## STATED GOAL
Print the first line of the material below and each line after it, exactly as written, ending with the line that contains "total_h = 146; // [130:1:175]".

....

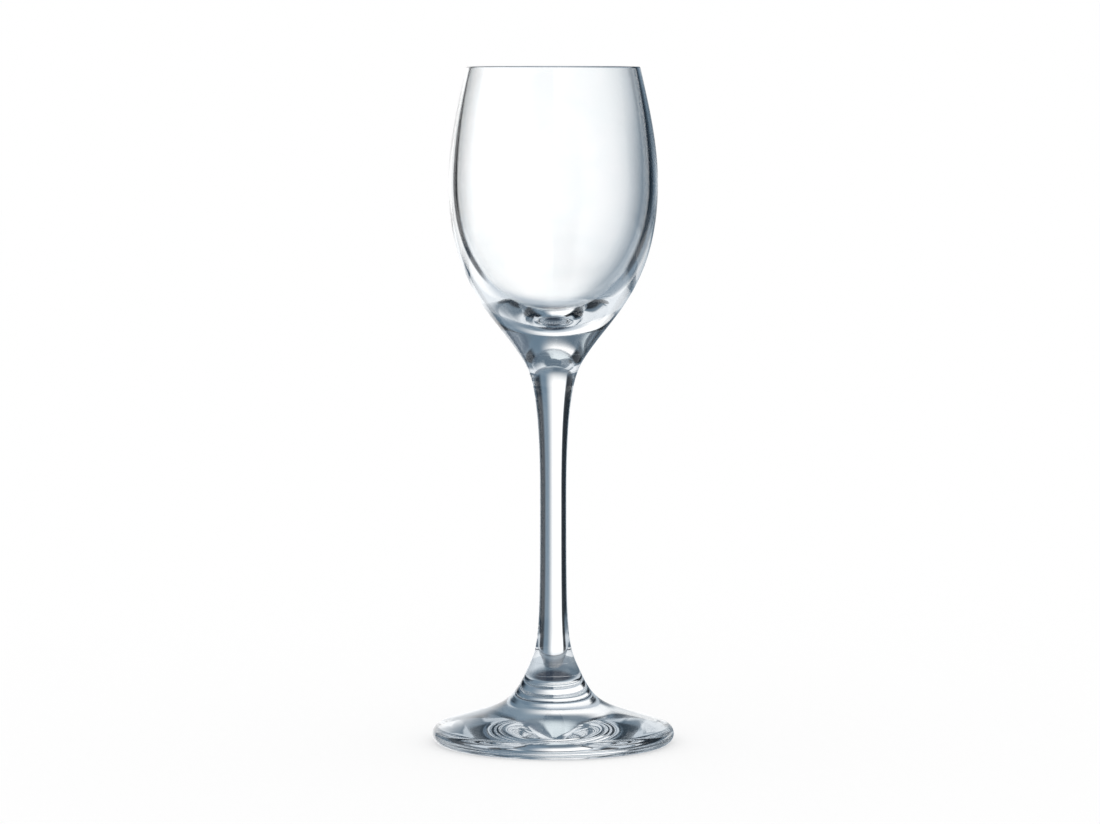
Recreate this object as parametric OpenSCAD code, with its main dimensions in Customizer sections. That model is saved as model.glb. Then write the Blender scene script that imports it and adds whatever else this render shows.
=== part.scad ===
// Cordial glass: a small stemmed glass of clear glass, made of a blown bowl, a drawn stem and a
// spread foot that are joined hot, face to face. It stands on the table at height zero, centred on
// the vertical axis.

/* [Overall] */
// Height of the whole glass, from the table to the top of the rim
total_h = 146; // [130:1:175]

/* [Bowl] */
// Height of the bowl, from its seam with the stem to the top of the rim
bowl_h = 61.5; // [58:0.5:68]
// Outer diameter of the rim
rim_d = 37.5; // [34:0.5:42]
// Lean of the wall at the rim, in degrees from upright
rim_lean = 12; // [6:1:16]
// Outer diameter at the widest part of the bowl
belly_d = 45; // [43:0.5:52]
// Distance from the top of the rim down to the widest part
belly_drop = 25; // [20:1:28]
// Thickness of the fire-polished lip
lip_wall = 1; // [0.7:0.1:1.6]
// Thickness of the wall at the widest part
belly_wall = 1.8; // [1.2:0.1:2.6]
// Thickness of the solid base, from the lowest point of the inside down to the seam
base_h = 6.8; // [4:0.2:10]

/* [Stem] */
// Diameter of the seam between the bowl and the stem
bowl_seam_d = 15; // [12:0.5:17]
// Lean of the outline at the bowl's seam, in degrees from upright
bowl_seam_lean = 34; // [30:0.5:42]
// Diameter of the stem at its waist
waist_d = 5.7; // [4.5:0.1:7]
// Height of the waist above the foot's seam
waist_rise = 38.5; // [28:0.5:44]

/* [Foot] */
// Height of the foot, from the table to its seam with the stem
foot_h = 15; // [13:0.5:18]
// Diameter of the seam between the stem and the foot
foot_seam_d = 12.1; // [10.5:0.1:14]
// Lean of the outline at the foot's seam, in degrees from upright
foot_seam_lean = 25; // [20:1:32]
// Outer diameter of the foot
foot_d = 52.4; // [46:0.2:60]
// Thickness of the foot's rounded edge
foot_edge = 3.8; // [2.4:0.1:4.4]
// Slope of the top face where it meets the rounded edge, in degrees from level
foot_slope = 17; // [10:1:22]
// Width of the flat ring that the glass stands on
ring_w = 2.6; // [1.5:0.1:4]
// Depth of the hollow under the foot
hollow_h = 1.2; // [0.6:0.1:1.8]

/* [Hidden] */

// Steps along one curve of an outline, along the lip and the foot's edge, and around the axis
curve_steps = 16;
edge_steps = 5;
$fn = 128;

// Pull of each curve at its two ends, as a share of the curve's own height or width
shoulder_rim_share = 0.24;
shoulder_belly_share = 0.38;
bowl_belly_share = 0.59;
bowl_seam_share = 0.27;
cup_floor_share = 0.4;
cup_side_share = 0.68;
stem_top_share = 0.13;
stem_top_waist_share = 0.8;
stem_foot_waist_share = 0.85;
stem_foot_share = 0.18;
foot_seam_share = 0.4;
foot_edge_share = 0.76;

// Heights and radii that the pieces share
bowl_z = total_h - bowl_h;
belly_z = total_h - belly_drop;
cup_z = bowl_z + base_h;
waist_z = foot_h + waist_rise;
bowl_seam_r = bowl_seam_d / 2;
foot_seam_r = foot_seam_d / 2;
waist_r = waist_d / 2;
lip_r = lip_wall / 2;
nose_r = foot_edge / 2;

// Directions: down along an outline that leans by an angle from upright, and level
function down(lean) = [-sin(lean), -cos(lean)];
up = [0, 1];
out = [1, 0];

// Points of a cubic curve from p to q. It leaves p along u and reaches q along v, each a vector
// whose length is the pull of the curve at that end.
function curve(p, u, v, q, steps = curve_steps) = [
    for (i = [0 : steps])
        let (t = i / steps, s = 1 - t)
            s^3 * p + 3 * s^2 * t * (p + u) + 3 * s * t^2 * (q - v) + t^3 * q
];

// Points of an arc about c, from angle a to angle b
function arc(c, r, a, b, steps = edge_steps) = [
    for (i = [0 : steps])
        let (w = a + (b - a) * i / steps)
            c + r * [cos(w), sin(w)]
];

// An outline in radius and height, turned about the vertical axis
module turned(points) rotate_extrude() polygon(points);

// The bowl's outline, from the middle of the inside up to the lip and down to the seam
module bowl() {
    lip = [rim_d / 2 - lip_r, total_h - lip_r];
    lip_side = lip_r * [cos(rim_lean), sin(rim_lean)];
    lip_in = lip - lip_side;
    lip_out = lip + lip_side;
    belly = [belly_d / 2, belly_z];
    belly_in = belly - [belly_wall, 0];
    floor_mid = [0, cup_z];
    seam = [bowl_seam_r, bowl_z];
    cup_rise = belly_z - cup_z;
    drop = belly_z - bowl_z;
    floor_pull = cup_floor_share * belly_in.x * out;
    side_pull = cup_side_share * cup_rise * up;
    belly_pull = shoulder_belly_share * belly_drop * up;
    rim_pull = shoulder_rim_share * belly_drop * down(-rim_lean);
    lower_pull = bowl_belly_share * drop * up;
    seam_pull = bowl_seam_share * drop * down(bowl_seam_lean);
    color([0.80, 0.88, 0.92])
        turned(concat(
            curve(floor_mid, floor_pull, side_pull, belly_in),
            curve(belly_in, belly_pull, -rim_pull, lip_in),
            arc(lip, lip_r, 180 + rim_lean, 90),
            arc(lip, lip_r, 90, rim_lean),
            curve(lip_out, rim_pull, -belly_pull, belly),
            curve(belly, -lower_pull, seam_pull, seam),
            [[0, bowl_z]]
        ));
}

// The stem's outline, from the bowl's seam through the waist to the foot's seam
module stem() {
    top = [bowl_seam_r, bowl_z];
    waist = [waist_r, waist_z];
    bottom = [foot_seam_r, foot_h];
    upper = bowl_z - waist_z;
    lower = waist_z - foot_h;
    top_pull = stem_top_share * upper * down(bowl_seam_lean);
    upper_pull = stem_top_waist_share * upper * up;
    lower_pull = stem_foot_waist_share * lower * up;
    bottom_pull = stem_foot_share * lower * down(-foot_seam_lean);
    color([0.72, 0.82, 0.88])
        turned(concat(
            [[0, bowl_z]],
            curve(top, top_pull, -upper_pull, waist),
            curve(waist, -lower_pull, bottom_pull, bottom),
            [[0, foot_h]]
        ));
}

// The foot's outline, from its seam over the low cone and round the edge to the hollow underneath
module foot() {
    seam = [foot_seam_r, foot_h];
    nose = [foot_d / 2 - nose_r, nose_r];
    edge = nose + nose_r * [sin(foot_slope), cos(foot_slope)];
    spread = edge.x - seam.x;
    ring_r = nose.x - ring_w;
    seam_pull = foot_seam_share * spread * down(-foot_seam_lean);
    edge_pull = foot_edge_share * spread * [cos(foot_slope), -sin(foot_slope)];
    hollow = [
        for (i = [0 : curve_steps])
            let (s = 1 - i / curve_steps)
                [ring_r * s, hollow_h * (1 - s^2)]
    ];
    color([0.76, 0.85, 0.90])
        turned(concat(
            [[0, foot_h]],
            curve(seam, seam_pull, edge_pull, edge),
            arc(nose, nose_r, 90 - foot_slope, 0),
            arc(nose, nose_r, 0, -90),
            hollow
        ));
}

bowl();
stem();
foot();
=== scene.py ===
"""A stemmed cordial glass in clear glass: a blown bowl, a drawn stem and a spread foot, and the
studio that they stand in. Every piece is an outline turned about the vertical axis."""

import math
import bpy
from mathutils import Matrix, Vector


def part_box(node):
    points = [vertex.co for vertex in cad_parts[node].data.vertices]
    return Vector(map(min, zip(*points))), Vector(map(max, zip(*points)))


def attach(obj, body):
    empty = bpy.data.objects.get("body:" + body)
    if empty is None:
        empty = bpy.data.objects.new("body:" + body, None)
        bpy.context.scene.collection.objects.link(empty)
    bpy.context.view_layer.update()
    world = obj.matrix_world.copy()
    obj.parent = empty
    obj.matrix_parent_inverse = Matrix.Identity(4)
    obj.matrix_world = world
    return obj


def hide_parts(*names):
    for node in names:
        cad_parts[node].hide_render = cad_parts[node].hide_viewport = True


bl_info = {
    "name": "Cordial Glass",
    "version": (1, 0, 0),
    "blender": (4, 5, 0),
    "location": "3D View > Sidebar > Cordial Glass",
    "description": "Makes a small stemmed glass of clear glass and a bright studio around it",
    "category": "Add Mesh",
}

import bpy
from bpy.props import (
    CollectionProperty,
    FloatProperty,
    FloatVectorProperty,
    IntProperty,
    PointerProperty,
)
from mathutils import Vector

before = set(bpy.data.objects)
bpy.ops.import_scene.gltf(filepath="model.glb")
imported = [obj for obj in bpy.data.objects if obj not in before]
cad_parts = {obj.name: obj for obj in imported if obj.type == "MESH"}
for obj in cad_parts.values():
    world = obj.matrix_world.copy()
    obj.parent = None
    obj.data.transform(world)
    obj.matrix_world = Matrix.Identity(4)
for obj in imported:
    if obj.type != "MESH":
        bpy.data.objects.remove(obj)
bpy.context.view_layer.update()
BOWL_LOW, BOWL_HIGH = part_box("bowl")
FOOT_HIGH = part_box("foot")[1]
BODY = "root"
FULL_TURN = 2 * math.pi
QUARTER = math.pi / 2
UP = Vector((0, 1))
OUT = Vector((1, 0))
BOX_TOLERANCE = 0.0001

# Only the middle of a seam is marked, with a 1, so a face whose mean mark is over this is a seam
SEAM_MARK = 0.2

# Noise values between which the melt's tint and the wiping marks rise from none to full
TINT_RANGE = (0.3, 0.7)
WIPE_RANGE = (0.55, 0.8)


# Nodes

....

## RESPONSE TO THIS TASK
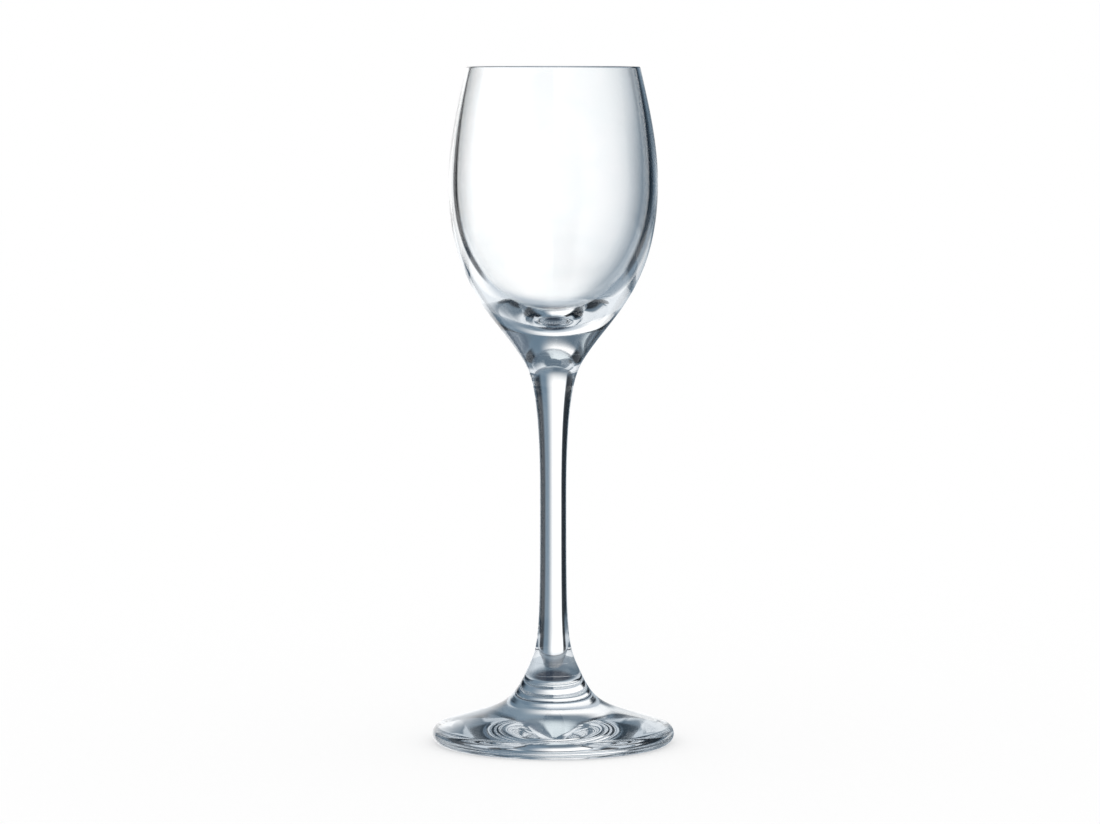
Recreate this object as parametric OpenSCAD code, with its main dimensions in Customizer sections. That model is saved as model.glb. Then write the Blender scene script that imports it and adds whatever else this render shows.
=== part.scad ===
// Cordial glass: a small stemmed glass of clear glass, made of a blown bowl, a drawn stem and a
// spread foot that are joined hot, face to face. It stands on the table at height zero, centred on
// the vertical axis.

/* [Overall] */
// Height of the whole glass, from the table to the top of the rim
total_h = 146; // [130:1:175]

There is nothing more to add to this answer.